China has decided to allow consumer finance companies to work in the country on a trial basis, hoping to trigger increased private consumption and lift economic growth, the government said.
Consumer credit already exists in China, but consumer finance companies, which the bank regulator now hopes to see established, are a new type of enterprise in the world's third-largest economy.
Domestic and foreign-invested companies will initially be allowed to offer credit on an experimental basis in four major cities including Beijing and Shanghai, the China Banking Regulatory Commission said late Thursday.
The programme will provide more financing services to "promote consumption growth" and effectively use personal spending to drive economic growth, the commission said.
If the pilot programme is successful it will be expanded to other parts of China, the commission said.
Under the rules, foreign and domestic firms that want to set up consumer financing companies must have minimum assets of 60 billion yuan (8.8 billion dollars) and at least five years experience in providing consumer loans.
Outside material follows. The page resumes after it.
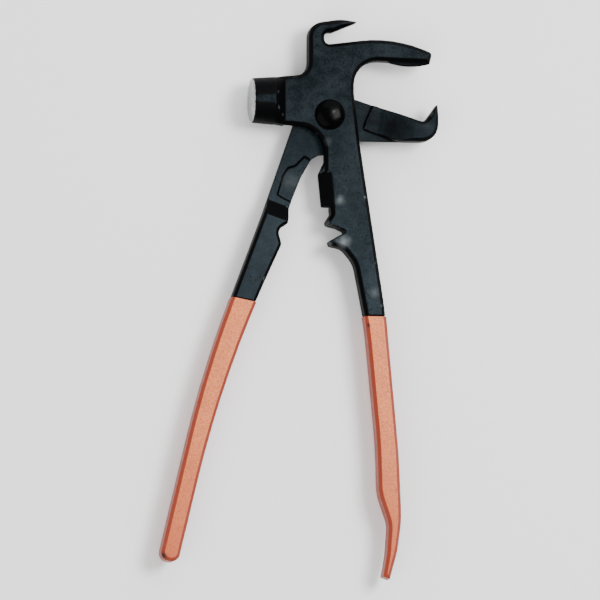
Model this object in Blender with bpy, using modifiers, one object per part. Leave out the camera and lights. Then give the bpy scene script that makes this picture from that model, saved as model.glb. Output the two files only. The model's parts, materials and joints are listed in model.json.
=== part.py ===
"""Two-lever plier hammer: a hammer lever and a claw lever, lap-jointed on a domed rivet, with dipped handles.

Everything is laid out about the rivet's axis: +X to the jaws, +Y to the hook, +Z to the front face, and
Z = 0 on the lap plane where the two levers slide on each other. The finished tool lies flat, front face up.
"""

from math import acos, asin, atan2, ceil, cos, degrees, inf, pi, radians, sin, tan

import bmesh
import bpy
from mathutils import Matrix, Vector

MM = 0.001

# ---- driving dimensions ------------------------------------------------------------------------------
# forgings
THICKNESS = 10.0 * MM          # full thickness of jaws, shanks and handles
EDGE_BEVEL = 1.5 * MM          # chamfer along the forgings' edges
LAP_GAP = 0.3 * MM             # play between the two levers where they lap
LAP_RECESS_ROOM = 3.0 * MM     # radial room round the claw lever's hub behind the hammer lever
ARC_TOLERANCE = 0.05 * MM      # how far a chord may leave its arc

# rivet
SHANK_RADIUS = 4.0 * MM
SHANK_PLAY = 0.3 * MM
HEAD_RADIUS = 7.0 * MM
HEAD_HEIGHT = 2.4 * MM
TAIL_RADIUS = 6.2 * MM
TAIL_HEIGHT = 1.2 * MM
SEAT_GAP = 0.2 * MM            # under the head and under the tail

# hammer poll, turned about a line along X
POLL_AXIS_Y = 6.4 * MM
POLL_FACE_X = -36.6 * MM
POLL_FACE_RADIUS = 10.35 * MM
POLL_ROOT_RADIUS = 11.1 * MM
POLL_LENGTH = 10.8 * MM
POLL_TAPER = 4.8 * MM          # length of the shoulder that runs down to the plate
POLL_SIDES = 48
POLL_RIM = 0.7 * MM
POLL_CROWN = 0.5 * MM

# head of the hammer lever
POLL_NECK_WIDTH = 22.9 * MM
STEM_LEFT = -9.6 * MM
STEM_FILLET = 6.2 * MM
HOOK_TOP = 44.6 * MM
HOOK_TIP_X = 13.5 * MM
HOOK_SHOULDER_RADIUS = 7.0 * MM
SLOT_END_X = -2.3 * MM
SLOT_FLOOR = 32.6 * MM
SLOT_HEIGHT = 6.0 * MM
SLOT_END_RADIUS = 2.4 * MM
JAW_TIP_X = 48.3 * MM
JAW_UNDERSIDE = 25.9 * MM
JAW_NOSE_DEPTH = 5.0 * MM
JAW_CROWN_X = 29.4 * MM
JAW_CROWN_RISE = 4.3 * MM      # from the slot's floor to the corner that the crown rounds
JAW_CROWN_RADIUS = 60.0 * MM
THROAT_RADIUS = 11.3 * MM
THROAT_LEFT = 11.6 * MM
GRIP_LAND_LENGTH = 19.0 * MM   # swollen gripping land under the hammer jaw
GRIP_LAND_DEPTH = 1.4 * MM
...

Loans will be extended to help pay for goods such as washing machines, travel or education. However, borrowers will not be able to used them for purchasing property.
The two other cities involved in the project are Tianjin, a major municipality close to Beijing, and Chengdu in the southwest, the commission said.
China has long sought ways to boost consumer spending as a source of economic growth, and the issue has moved further up the agenda after its export sector took a hit from the global economic crisis.
China's household consumption has been below 40 percent for a number of years, compared with nearly 70 percent in developed nations, as families save heavily due to a limited social security system and high expenses for health and education.
China's economy, the world's third-largest, grew by just 7.1 percent in the first half, compared with double-digit annual expansion between 2003 and 2007.